** THE EXERCISE **
Only the lines between the line with "const melon = new THREE.Group();" and the line with "bpy.data.objects.remove(obj)", together with those two lines themselves, are to be copied exactly.
## START GIVEN INFORMATION
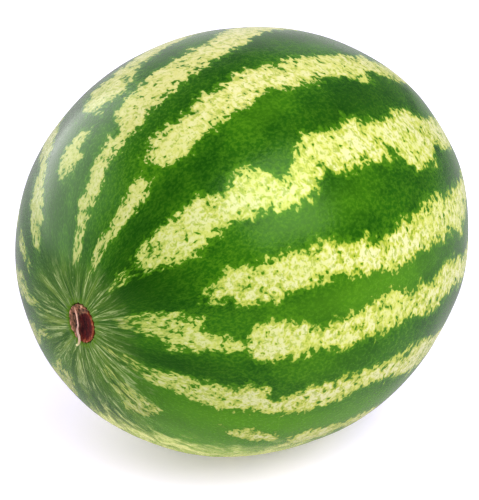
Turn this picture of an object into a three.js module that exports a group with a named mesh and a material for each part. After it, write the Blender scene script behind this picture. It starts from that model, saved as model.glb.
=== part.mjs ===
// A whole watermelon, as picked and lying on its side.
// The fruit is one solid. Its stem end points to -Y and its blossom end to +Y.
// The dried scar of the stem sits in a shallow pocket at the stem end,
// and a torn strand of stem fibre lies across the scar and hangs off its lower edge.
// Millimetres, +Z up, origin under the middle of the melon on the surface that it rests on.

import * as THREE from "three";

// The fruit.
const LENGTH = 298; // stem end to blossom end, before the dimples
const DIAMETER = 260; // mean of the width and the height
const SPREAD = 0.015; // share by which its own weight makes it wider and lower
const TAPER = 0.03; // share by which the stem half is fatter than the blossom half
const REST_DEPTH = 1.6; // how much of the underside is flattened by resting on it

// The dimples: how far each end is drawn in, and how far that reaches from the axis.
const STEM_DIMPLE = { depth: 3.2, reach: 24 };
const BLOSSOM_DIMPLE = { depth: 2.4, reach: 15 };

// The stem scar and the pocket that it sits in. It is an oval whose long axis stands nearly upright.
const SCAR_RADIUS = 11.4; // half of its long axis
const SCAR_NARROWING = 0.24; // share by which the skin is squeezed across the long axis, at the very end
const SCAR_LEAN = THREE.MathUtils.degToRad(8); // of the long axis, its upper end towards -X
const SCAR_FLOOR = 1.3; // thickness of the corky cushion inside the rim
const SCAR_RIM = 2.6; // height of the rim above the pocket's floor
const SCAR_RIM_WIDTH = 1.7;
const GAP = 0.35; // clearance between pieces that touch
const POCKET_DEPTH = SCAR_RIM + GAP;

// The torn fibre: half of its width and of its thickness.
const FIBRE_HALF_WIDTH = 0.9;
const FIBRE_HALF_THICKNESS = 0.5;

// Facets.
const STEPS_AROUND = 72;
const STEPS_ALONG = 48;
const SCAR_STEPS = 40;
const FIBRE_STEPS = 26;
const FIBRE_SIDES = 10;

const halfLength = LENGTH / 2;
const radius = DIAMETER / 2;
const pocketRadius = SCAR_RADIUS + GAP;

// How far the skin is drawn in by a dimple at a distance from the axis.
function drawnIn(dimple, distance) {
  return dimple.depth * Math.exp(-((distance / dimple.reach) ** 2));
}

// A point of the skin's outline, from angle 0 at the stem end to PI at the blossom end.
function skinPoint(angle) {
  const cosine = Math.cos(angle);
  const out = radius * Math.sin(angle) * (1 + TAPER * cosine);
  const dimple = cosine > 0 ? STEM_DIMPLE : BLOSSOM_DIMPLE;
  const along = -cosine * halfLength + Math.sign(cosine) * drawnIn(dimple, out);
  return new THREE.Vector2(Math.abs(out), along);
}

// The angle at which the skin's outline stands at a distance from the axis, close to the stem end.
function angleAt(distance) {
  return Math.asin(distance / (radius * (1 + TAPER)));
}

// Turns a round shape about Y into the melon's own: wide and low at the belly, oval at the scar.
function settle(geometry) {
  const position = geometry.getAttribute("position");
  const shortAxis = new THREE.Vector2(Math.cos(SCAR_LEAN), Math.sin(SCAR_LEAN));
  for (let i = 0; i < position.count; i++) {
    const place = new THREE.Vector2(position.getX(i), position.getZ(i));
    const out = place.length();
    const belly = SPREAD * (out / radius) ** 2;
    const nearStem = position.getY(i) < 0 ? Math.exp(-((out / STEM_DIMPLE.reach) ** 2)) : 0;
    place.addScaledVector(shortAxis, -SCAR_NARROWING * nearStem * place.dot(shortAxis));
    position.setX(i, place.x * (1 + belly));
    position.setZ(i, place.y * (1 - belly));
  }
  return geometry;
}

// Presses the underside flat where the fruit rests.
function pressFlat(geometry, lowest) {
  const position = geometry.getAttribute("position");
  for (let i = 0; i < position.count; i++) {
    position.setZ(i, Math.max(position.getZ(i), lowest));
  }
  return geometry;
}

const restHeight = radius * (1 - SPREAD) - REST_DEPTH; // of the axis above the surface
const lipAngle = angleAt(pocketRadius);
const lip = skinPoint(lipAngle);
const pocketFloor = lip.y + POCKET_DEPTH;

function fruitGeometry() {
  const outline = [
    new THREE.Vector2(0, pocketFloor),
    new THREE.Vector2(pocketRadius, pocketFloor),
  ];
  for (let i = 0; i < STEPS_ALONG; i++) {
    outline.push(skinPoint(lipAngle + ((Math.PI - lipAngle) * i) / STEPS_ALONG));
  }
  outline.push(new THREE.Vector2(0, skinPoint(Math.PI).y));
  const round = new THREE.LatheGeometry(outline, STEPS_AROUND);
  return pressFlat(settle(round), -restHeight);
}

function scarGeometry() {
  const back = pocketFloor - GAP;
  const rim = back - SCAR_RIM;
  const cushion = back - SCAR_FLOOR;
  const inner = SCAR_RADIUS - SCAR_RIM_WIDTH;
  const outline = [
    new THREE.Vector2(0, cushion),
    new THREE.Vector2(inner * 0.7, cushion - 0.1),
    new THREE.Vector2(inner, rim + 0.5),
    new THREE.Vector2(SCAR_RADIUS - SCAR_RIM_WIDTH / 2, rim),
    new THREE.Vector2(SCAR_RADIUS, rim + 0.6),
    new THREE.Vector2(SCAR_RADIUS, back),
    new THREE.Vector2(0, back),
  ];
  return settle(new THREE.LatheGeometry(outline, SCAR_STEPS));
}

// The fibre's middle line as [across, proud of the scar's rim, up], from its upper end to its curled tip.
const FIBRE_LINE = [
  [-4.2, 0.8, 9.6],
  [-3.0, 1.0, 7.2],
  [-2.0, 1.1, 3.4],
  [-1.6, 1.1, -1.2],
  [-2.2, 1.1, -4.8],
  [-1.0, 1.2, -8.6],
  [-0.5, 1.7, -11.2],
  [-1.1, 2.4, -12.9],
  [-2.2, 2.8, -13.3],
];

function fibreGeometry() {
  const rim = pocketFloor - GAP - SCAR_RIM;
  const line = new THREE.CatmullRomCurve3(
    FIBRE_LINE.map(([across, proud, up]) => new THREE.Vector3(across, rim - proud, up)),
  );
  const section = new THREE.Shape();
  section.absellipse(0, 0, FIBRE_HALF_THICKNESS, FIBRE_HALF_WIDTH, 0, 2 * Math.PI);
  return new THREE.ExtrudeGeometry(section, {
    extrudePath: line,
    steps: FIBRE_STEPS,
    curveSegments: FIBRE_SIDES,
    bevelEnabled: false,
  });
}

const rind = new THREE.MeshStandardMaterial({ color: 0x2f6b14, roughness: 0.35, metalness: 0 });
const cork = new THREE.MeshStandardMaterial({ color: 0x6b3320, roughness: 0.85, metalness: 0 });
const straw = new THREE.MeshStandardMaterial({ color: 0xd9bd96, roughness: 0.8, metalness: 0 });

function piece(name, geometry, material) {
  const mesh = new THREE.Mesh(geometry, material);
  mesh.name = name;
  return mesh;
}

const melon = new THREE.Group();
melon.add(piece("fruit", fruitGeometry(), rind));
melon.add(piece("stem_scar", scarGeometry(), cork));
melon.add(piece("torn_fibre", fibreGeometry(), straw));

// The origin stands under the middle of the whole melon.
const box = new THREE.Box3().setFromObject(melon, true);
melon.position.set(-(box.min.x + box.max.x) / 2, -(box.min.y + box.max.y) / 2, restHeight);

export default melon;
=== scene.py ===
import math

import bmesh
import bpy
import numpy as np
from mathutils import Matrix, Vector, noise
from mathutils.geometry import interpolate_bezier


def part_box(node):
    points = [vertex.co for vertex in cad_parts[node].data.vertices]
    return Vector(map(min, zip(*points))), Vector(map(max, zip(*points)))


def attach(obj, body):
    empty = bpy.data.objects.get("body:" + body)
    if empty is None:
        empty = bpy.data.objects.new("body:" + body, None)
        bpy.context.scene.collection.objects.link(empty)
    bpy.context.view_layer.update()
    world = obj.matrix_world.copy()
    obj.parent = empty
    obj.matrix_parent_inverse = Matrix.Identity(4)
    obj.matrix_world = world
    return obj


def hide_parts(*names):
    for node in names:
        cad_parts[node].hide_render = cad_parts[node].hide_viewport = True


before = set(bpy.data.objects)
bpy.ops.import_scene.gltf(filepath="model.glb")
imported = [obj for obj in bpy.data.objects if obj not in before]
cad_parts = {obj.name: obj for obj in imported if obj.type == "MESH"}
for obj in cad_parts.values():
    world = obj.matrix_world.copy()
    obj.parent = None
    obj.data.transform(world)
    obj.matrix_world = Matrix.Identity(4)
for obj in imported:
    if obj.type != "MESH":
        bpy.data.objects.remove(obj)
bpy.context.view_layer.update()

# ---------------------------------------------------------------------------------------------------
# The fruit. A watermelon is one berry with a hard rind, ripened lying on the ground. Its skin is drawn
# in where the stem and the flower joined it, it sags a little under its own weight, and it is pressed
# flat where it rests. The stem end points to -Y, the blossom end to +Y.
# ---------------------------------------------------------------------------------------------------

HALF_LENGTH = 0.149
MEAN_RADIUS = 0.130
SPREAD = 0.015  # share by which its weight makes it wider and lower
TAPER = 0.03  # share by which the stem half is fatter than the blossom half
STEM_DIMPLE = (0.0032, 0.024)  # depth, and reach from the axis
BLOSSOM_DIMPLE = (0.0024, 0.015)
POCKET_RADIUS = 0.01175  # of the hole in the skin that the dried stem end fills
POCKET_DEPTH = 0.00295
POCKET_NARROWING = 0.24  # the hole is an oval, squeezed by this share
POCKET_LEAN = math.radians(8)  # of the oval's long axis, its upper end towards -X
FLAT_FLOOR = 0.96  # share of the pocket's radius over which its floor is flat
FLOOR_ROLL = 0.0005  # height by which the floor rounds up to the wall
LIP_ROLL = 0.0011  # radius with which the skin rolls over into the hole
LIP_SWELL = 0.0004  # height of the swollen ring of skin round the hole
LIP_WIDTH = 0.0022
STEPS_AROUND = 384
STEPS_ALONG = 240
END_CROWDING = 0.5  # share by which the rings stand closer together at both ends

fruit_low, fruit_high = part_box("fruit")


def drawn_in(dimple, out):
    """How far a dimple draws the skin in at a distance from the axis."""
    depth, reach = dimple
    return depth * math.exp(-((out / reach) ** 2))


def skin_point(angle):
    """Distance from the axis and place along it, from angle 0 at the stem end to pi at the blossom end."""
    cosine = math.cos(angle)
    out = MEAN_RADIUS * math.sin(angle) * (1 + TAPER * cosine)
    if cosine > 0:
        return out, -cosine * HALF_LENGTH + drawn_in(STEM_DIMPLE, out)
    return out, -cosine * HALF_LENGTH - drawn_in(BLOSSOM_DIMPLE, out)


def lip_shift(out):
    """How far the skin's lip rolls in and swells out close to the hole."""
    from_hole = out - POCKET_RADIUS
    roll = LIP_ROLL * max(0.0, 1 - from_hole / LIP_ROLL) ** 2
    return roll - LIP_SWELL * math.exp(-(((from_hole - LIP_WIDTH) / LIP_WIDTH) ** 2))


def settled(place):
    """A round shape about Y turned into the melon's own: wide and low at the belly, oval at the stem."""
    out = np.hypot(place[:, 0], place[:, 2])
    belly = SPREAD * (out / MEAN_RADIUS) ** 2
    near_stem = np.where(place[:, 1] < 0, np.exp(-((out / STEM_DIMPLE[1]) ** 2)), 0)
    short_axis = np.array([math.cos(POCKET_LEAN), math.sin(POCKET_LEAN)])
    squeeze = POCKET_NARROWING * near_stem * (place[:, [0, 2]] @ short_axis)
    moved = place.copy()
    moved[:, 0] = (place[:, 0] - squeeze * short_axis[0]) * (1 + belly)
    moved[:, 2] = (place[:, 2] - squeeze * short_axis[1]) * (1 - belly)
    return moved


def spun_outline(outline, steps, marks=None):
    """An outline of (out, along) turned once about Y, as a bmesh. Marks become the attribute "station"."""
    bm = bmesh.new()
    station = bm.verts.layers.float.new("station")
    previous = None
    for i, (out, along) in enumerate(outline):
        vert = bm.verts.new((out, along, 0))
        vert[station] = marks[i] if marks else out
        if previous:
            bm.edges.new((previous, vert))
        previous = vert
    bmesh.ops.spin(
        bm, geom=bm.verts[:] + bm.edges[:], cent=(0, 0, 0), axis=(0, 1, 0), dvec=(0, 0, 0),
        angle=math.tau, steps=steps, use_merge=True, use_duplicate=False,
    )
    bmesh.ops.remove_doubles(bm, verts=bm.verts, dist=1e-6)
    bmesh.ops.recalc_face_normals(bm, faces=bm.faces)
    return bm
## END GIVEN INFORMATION
** COMPLETE OUTPUT **
const melon = new THREE.Group();
melon.add(piece("fruit", fruitGeometry(), rind));
melon.add(piece("stem_scar", scarGeometry(), cork));
melon.add(piece("torn_fibre", fibreGeometry(), straw));

// The origin stands under the middle of the whole melon.
const box = new THREE.Box3().setFromObject(melon, true);
melon.position.set(-(box.min.x + box.max.x) / 2, -(box.min.y + box.max.y) / 2, restHeight);

export default melon;
=== scene.py ===
import math

import bmesh
import bpy
import numpy as np
from mathutils import Matrix, Vector, noise
from mathutils.geometry import interpolate_bezier


def part_box(node):
    points = [vertex.co for vertex in cad_parts[node].data.vertices]
    return Vector(map(min, zip(*points))), Vector(map(max, zip(*points)))


def attach(obj, body):
    empty = bpy.data.objects.get("body:" + body)
    if empty is None:
        empty = bpy.data.objects.new("body:" + body, None)
        bpy.context.scene.collection.objects.link(empty)
    bpy.context.view_layer.update()
    world = obj.matrix_world.copy()
    obj.parent = empty
    obj.matrix_parent_inverse = Matrix.Identity(4)
    obj.matrix_world = world
    return obj


def hide_parts(*names):
    for node in names:
        cad_parts[node].hide_render = cad_parts[node].hide_viewport = True


before = set(bpy.data.objects)
bpy.ops.import_scene.gltf(filepath="model.glb")
imported = [obj for obj in bpy.data.objects if obj not in before]
cad_parts = {obj.name: obj for obj in imported if obj.type == "MESH"}
for obj in cad_parts.values():
    world = obj.matrix_world.copy()
    obj.parent = None
    obj.data.transform(world)
    obj.matrix_world = Matrix.Identity(4)
for obj in imported:
    if obj.type != "MESH":
        bpy.data.objects.remove(obj)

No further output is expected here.